The 9th IAAF World Championships came to a thrilling conclusion with one of the closest ever finishes to a men's 4x400m Relay Final, won by just 12 hundredths of a second by the USA from a French quartet who raised the 60,000 noisy spectators to their feet and had them bellowing at their raucous best in hope of another gold.
France's silver came with a national record, 2:58.96, while USA's winning 2:58.88 gave them their seventh World Championships victory in this event. The only times they have suffered defeat was to the Soviet Union at the inaugural championships in 1983, and in 1991 when Great Britain beat them by just four hundredths, the closest ever margin.
But it wasn't just a two-horse race, for there were five teams still in the hunt for medals as the final leg runners entered the home straight. As USA and France battled it out for gold and silver, Jamaica held off the challenge of Bahamas and Great Britain to take the bronze in 2:59.60, the first three all breaking three minutes.

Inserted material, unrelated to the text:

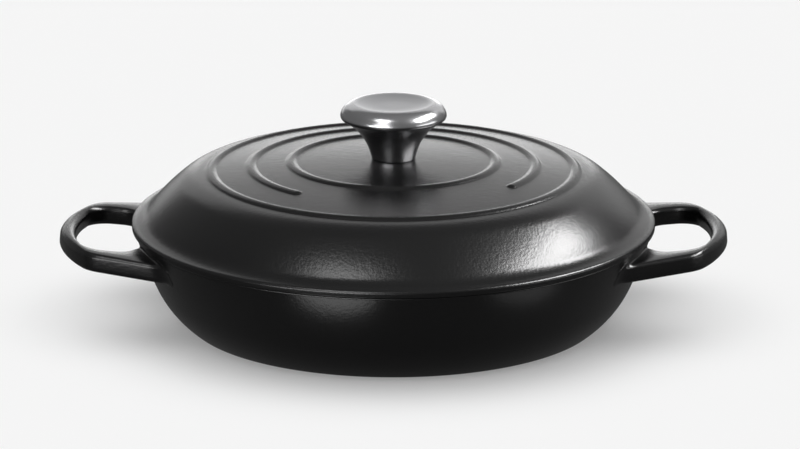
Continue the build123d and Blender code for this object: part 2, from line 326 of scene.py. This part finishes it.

Calvin HARRISON led off for the USA. Running in lane three, he chased France's Leslie DJHONE a lane outside him, and Jamaica's Brandon SIMPSON in five. But former world champion Arvard MONCUR was most impressive, giving the Bahamas a strong start. Individual silver medallist Tyree WASHINGTON took over for the USA, with France's Naman KEITA in hot pursuit, followed by Danny MCFARLANE (JAM) and Dennis DARLING for Bahamas.

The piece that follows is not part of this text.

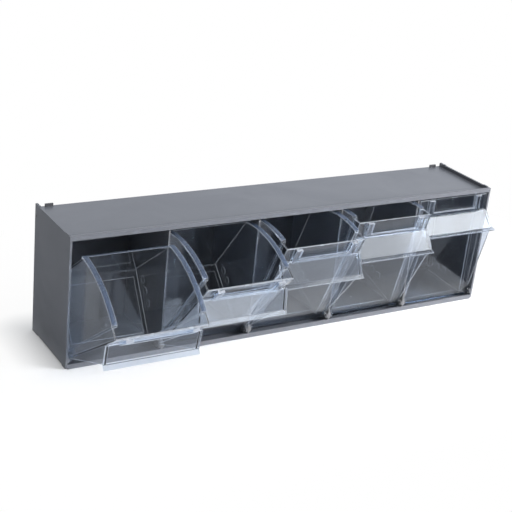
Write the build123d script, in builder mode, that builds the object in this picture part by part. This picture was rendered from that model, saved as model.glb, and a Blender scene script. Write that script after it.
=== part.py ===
from build123d import *
from math import cos, hypot, radians, sin, tan
import os

# Tilt-out bin organizer: a moulded housing with a snapped-in back panel, four dividers
# and five clear bins that tilt forward about stub pins at their lower front corners.
# Millimetres. X runs along the width, the bins open towards -Y, Z is up.
# The origin is the middle of the housing's underside.

# Housing
housing_width = 600.0
housing_depth = 107.0
rim_top = 163.2
rim_rise = 4.2
side_wall = 2.5
top_wall = 2.0
floor_wall = 2.5
lip_wall = 2.4
upper_lip_height = 5.2
upper_lip_flat = 3.0
upper_lip_ramp = 11.0
lower_lip_top = 6.0
foot_round = 3.0
foot_recess_height = 1.5
foot_recess_start = 12.0
foot_recess_back = 16.0
nub_height = 0.8
front_nub = (5.5, 13.5)
back_nubs = ((1.0, 5.5), (7.5, 12.0))
rib_height = 1.5
rib_wall = 1.2

# Back panel and dividers
back_wall = 2.0
back_inset = 0.5
fit_gap = 0.1
panel_gap = 0.2
edge_rail_wall = 1.5
edge_rail_depth = 3.5
peg_diameter = 2.8
peg_hole_gap = 0.3
peg_below_top = 14.0
tab_width = 10.0
tab_edge = 11.0
tab_above_top = 3.4
screw_hole = 5.0
screw_below_top = 33.2
bin_count = 5
divider_wall = 2.0
boss_radius = 5.5

# Bin, measured closed and from its pivot axis
pivot_behind_front = 5.6
pivot_height = 11.2
pin_diameter = 5.0
pin_fit = 0.05
pin_end_gap = 0.3
bin_side_gap = 2.9
boss_gap = 0.6
bin_wall = 2.0
side_inset = 4.6
shoulder_back = 9.9
front_lean = 2.35
front_offset = 0.3
front_foot = 5.4
rim_gap = 1.8
front_arc_drop = 2.0
mid_arc_drop = 1.8
mid_arc_angle = 20.0
back_arc_drop = 5.5
arc_flange_wall = 1.8
bin_back_gap = 3.5
back_draft = 1.2
floor_front = (15.9, -6.9)
floor_rise = 4.9
corner_round = 4.0
lug_radius = 5.0
fin_angle = 13.4
flap_below_rim = 22.0
flap_shelf = 2.2
flap_reach = 19.8
flap_drop = 19.2
flap_overhang = 1.9
pull_lip_reach = 5.7
pull_lip_drop = 1.1
pull_lip_wall = 1.6
pocket_half_width = 43.6
pocket_side_bar = 8.6
pocket_height = 21.8
pocket_bottom_bar = 5.0
pocket_stand = 4.2
pocket_round = 2.0
card_slot = 0.9
card_lap = 5.0
panel_recess = 0.6
panel_border = 6.0
panel_back = 12.0
mark_radius = 4.5
mark_depth = 0.4
mark_height = 11.0
mark_rows = (19.0, 33.0, 48.0)
gate_radius = 1.2
gate_back = 31.0
tilts = (53.8, 39.0, 23.8, 12.9, 0.0)

# Derived places
half_width = housing_width / 2
half_depth = housing_depth / 2
front = -half_depth
inside_half = half_width - side_wall
compartment = (2 * inside_half - (bin_count - 1) * divider_wall) / bin_count
pitch = compartment + divider_wall
bin_centres = [(i - (bin_count - 1) / 2) * pitch for i in range(bin_count)]
divider_centres = [(i - (bin_count - 2) / 2) * pitch for i in range(bin_count - 1)]
top_face = rim_top - rim_rise
ceiling = top_face - top_wall
upper_lip_bottom = rim_top - upper_lip_height
screw_height = rim_top - screw_below_top
ramp_end = front + upper_lip_flat + upper_lip_ramp
pivot_y = front + pivot_behind_front
panel_front = half_depth - back_inset - back_wall
peg_y = panel_front - edge_rail_depth / 2 + back_wall / 2
boss_height = bin_side_gap - boss_gap
bin_half = compartment / 2 - bin_side_gap
rear_half = bin_half - side_inset
pin_length = bin_side_gap - pin_end_gap
pin_hole_radius = pin_diameter / 2 + pin_fit
tab_centre = half_width - tab_edge - tab_width / 2
nubs = [(front + front_nub[0], front_nub[1] - front_nub[0])]
nubs += [(half_depth - end, end - start) for start, end in back_nubs]
rim_height = upper_lip_bottom - rim_gap - pivot_height
flap_height = rim_height - flap_below_rim
flap_half = bin_half + flap_overhang
bin_depth = panel_front - bin_back_gap - pivot_y
above_bin = rim_height + 10
lean_slope = tan(radians(front_lean))
floor_slope = floor_rise / (bin_depth - back_draft - floor_front[0])


def front_face(z):
    """Y of the bin's front face at a height above the pivot."""
    return -front_offset - z * lean_slope


def underside(y):
    """Height of the bin's underside at a distance behind the pivot."""
    foot_y = front_face(-front_foot)
    if y < floor_front[0]:
        fall = (floor_front[1] + front_foot) / (floor_front[0] - foot_y)
        return -front_foot + (y - foot_y) * fall
    return floor_front[1] + (y - floor_front[0]) * floor_slope


def on_circle(radius, angle):
    """Point at an angle behind the upright through the pivot."""
    return (radius * sin(radians(angle)), radius * cos(radians(angle)))


def shrunk(point, amount):
    """Point moved towards the pivot."""
    scale = 1 - amount / hypot(*point)
    return (point[0] * scale, point[1] * scale)


# Housing
with BuildPart() as housing:
    with BuildSketch(Plane.YZ.offset(-inside_half)):
        with BuildLine():
            Polyline(
                (front, upper_lip_bottom),
                (front, rim_top),
                (front + upper_lip_flat, rim_top),
                (ramp_end, top_face),
                (half_depth, top_face),
                (half_depth, ceiling),
                (ramp_end, ceiling),
                (front + upper_lip_flat, rim_top - top_wall),
                (front + lip_wall, rim_top - top_wall),
                (front + lip_wall, upper_lip_bottom),
                close=True,
            )
        make_face()
        with BuildLine():
            Polyline(
                (front, 0),
                (half_depth, 0),
                (half_depth, floor_wall),
                (front + lip_wall, floor_wall),
                (front + lip_wall, lower_lip_top),
                (front, lower_lip_top),
                close=True,
            )
        make_face()
    extrude(amount=2 * inside_half)
    # Side panels with stacking nubs on the rims and a recess between the feet
    for wall_start in (-half_width, inside_half):
        with BuildSketch(Plane.YZ.offset(wall_start)) as side_outline:
            with Locations((0, rim_top / 2)):
                Rectangle(housing_depth, rim_top)
            fillet(side_outline.vertices().sort_by_distance((front, 0, 0))[0], foot_round)
            for start, length in nubs:
                with Locations((start, rim_top)):
                    Rectangle(length, nub_height, align=Align.MIN)
        extrude(amount=side_wall)
    for side in (-1, 1):
        wall_middle = side * (half_width - side_wall / 2)
        with Locations((wall_middle, (foot_recess_start - foot_recess_back) / 2, 0)):
            Box(
                side_wall,
                housing_depth - foot_recess_start - foot_recess_back,
                2 * foot_recess_height,
                mode=Mode.SUBTRACT,
            )
    # Guide ribs that hold the dividers upright
    for x in divider_centres:
        for side in (-1, 1):
            rib_x = x + side * (divider_wall / 2 + fit_gap + rib_wall / 2)
            rib_start = ramp_end
            rib_length = panel_front - rib_start
            with Locations((rib_x, rib_start + rib_length / 2, floor_wall + rib_height / 2)):
                Box(rib_wall, rib_length, rib_height)
            with Locations((rib_x, rib_start + rib_length / 2, ceiling - rib_height / 2)):
                Box(rib_wall, rib_length, rib_height)
    # Pivot bosses for the outer bins
    for side in (-1, 1):
        with BuildSketch(Plane.YZ.offset(side * inside_half)):
            with Locations((pivot_y, pivot_height)):
                Circle(boss_radius)
                Circle(pin_hole_radius, mode=Mode.SUBTRACT)
        extrude(amount=-side * boss_height)
    # Holes for the back panel's pegs and notches for its tabs
    with Locations((0, peg_y, rim_top - peg_below_top)):
        Cylinder(
            peg_diameter / 2 + peg_hole_gap,
            housing_width,
            rotation=(0, 90, 0),
            mode=Mode.SUBTRACT,
        )
    for side in (-1, 1):
        with Locations((side * tab_centre, half_depth, top_face)):
            Box(
                tab_width + 2 * panel_gap,
                2 * (half_depth - panel_front + panel_gap),
                4 * top_wall,
                mode=Mode.SUBTRACT,
            )
housing.part.label = "housing"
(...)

But the USA weren't going to have it all their own way. On the third leg Derrick BREW was overhauled by Jamaica's Davian CLARKE, who came from third to second around the final bend, and then edged into a lead. Nathaniel MCKINNEY was also running well for Bahamas and he moved onto to Brew's shoulder, as French 400m hurdler Stephane DIAGANA kept his team in touch.
It looked like these four were going to fight out the medals, and so it proved, with Jamaica's Michael BLACKWOOD in a marginal lead at the final exchange, followed closely by USA's individual 400m champion Jerome YOUNG, then the French 400m bronze medallist Marc RAQUIL. The Bahamas' Christopher BROWN was still close, and Britain's former world indoor champion Daniel CAINES made up huge ground down the back straight to challenge the top four.
As they entered the final straight, Young kicked for home, but he was challenged by the typically fast finishing Raquil, who came like a blonde train on the outside. If the line had been another five metres away he probably would have won, but Young had timed his effort well, leaving just enough left to hold on.
Blackwood was another five metres back in third, Brown brought the Bahamas home for fourth (3:00.53), and Caines's valiant efforts gave Britain fifth (3:01.00).